To create your podcast, your necessary essentials are to be a microphone, microphone stand, compressor, USB box, headphones and a big mixer if you plan on recording with guests on a separate mic.
There are over a half a million active podcasts.
When it comes to microphones, I highly recommend the Heil Sound PR40 Dynamic Microphone. It’s got a great sound and doesn’t pick up on any outside sounds from wherever you’re recording— plus, it comes in gold. In terms of stands, you’ll want one that’s extremely steady that fits the mic mount you choose. Here’s one that fits the Heil PR40 mic.
Your audio levels are important when recording; Joemeek makes a high quality compressor that’s easy to use for those just starting out and lastly— your headphones should be as serious as your drive to create a great podcast. For that, I suggest you splurge on a pair of professional Sony’s— because knowing how you’re going to sound to your audience is important.
8.) Use The Right Software
When it comes to podcasting software, look no further than Adobe Audition. From this one platform you’ll be able to record your audio, mix your sound, design your own sound effects and so much more. You can even restore the quality of poor audio you may have previously recorded.
9.) Figure Out Your Format
Every show has a format, whether it deviates from time to time or not.

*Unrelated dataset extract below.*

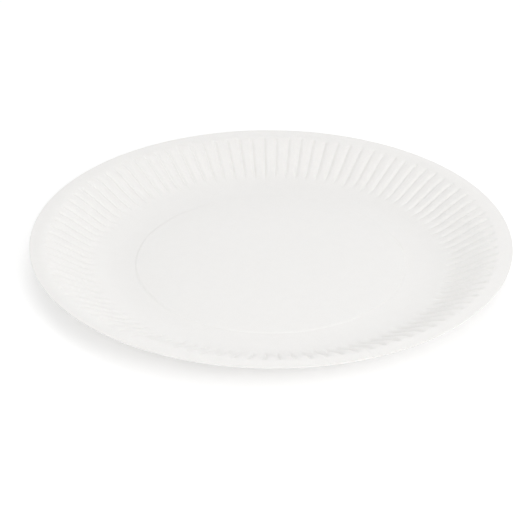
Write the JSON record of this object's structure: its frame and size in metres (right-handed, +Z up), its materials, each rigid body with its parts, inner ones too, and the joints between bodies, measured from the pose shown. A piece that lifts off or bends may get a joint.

You need to identify what your format is going to be; whether you plan on executing interviews regularly, taking guest calls or keeping it personal. There’s a million ways you could format your show, you just need to consider what works for you.
Example— if you’re not the best conversationalist nor do you stay on top of meeting deadlines, utilizing an interview format might prove difficult as you’ll have to keep a new person engaged every episode as well as keep up with finding and scheduling talent to interview.
10.) Put It To Market
When you’ve created your first podcast, try sharing it socially before you syndicate. While you might be nervous about putting content you created in front of a personal audiecene, your friends and family could have insights you overlooked that take your cast to the next level.
11.) Getting It Posted
Instead of having to create your own WordPress site to host your audio files, create an account with Libsyn. This service allows you to publish your shows to places like iTunes, provides you with links for sharing your content as well as shows you analytics on how your show is performing.
Now you’re ready to get your podcast off the ground! Grab a mic and start recording.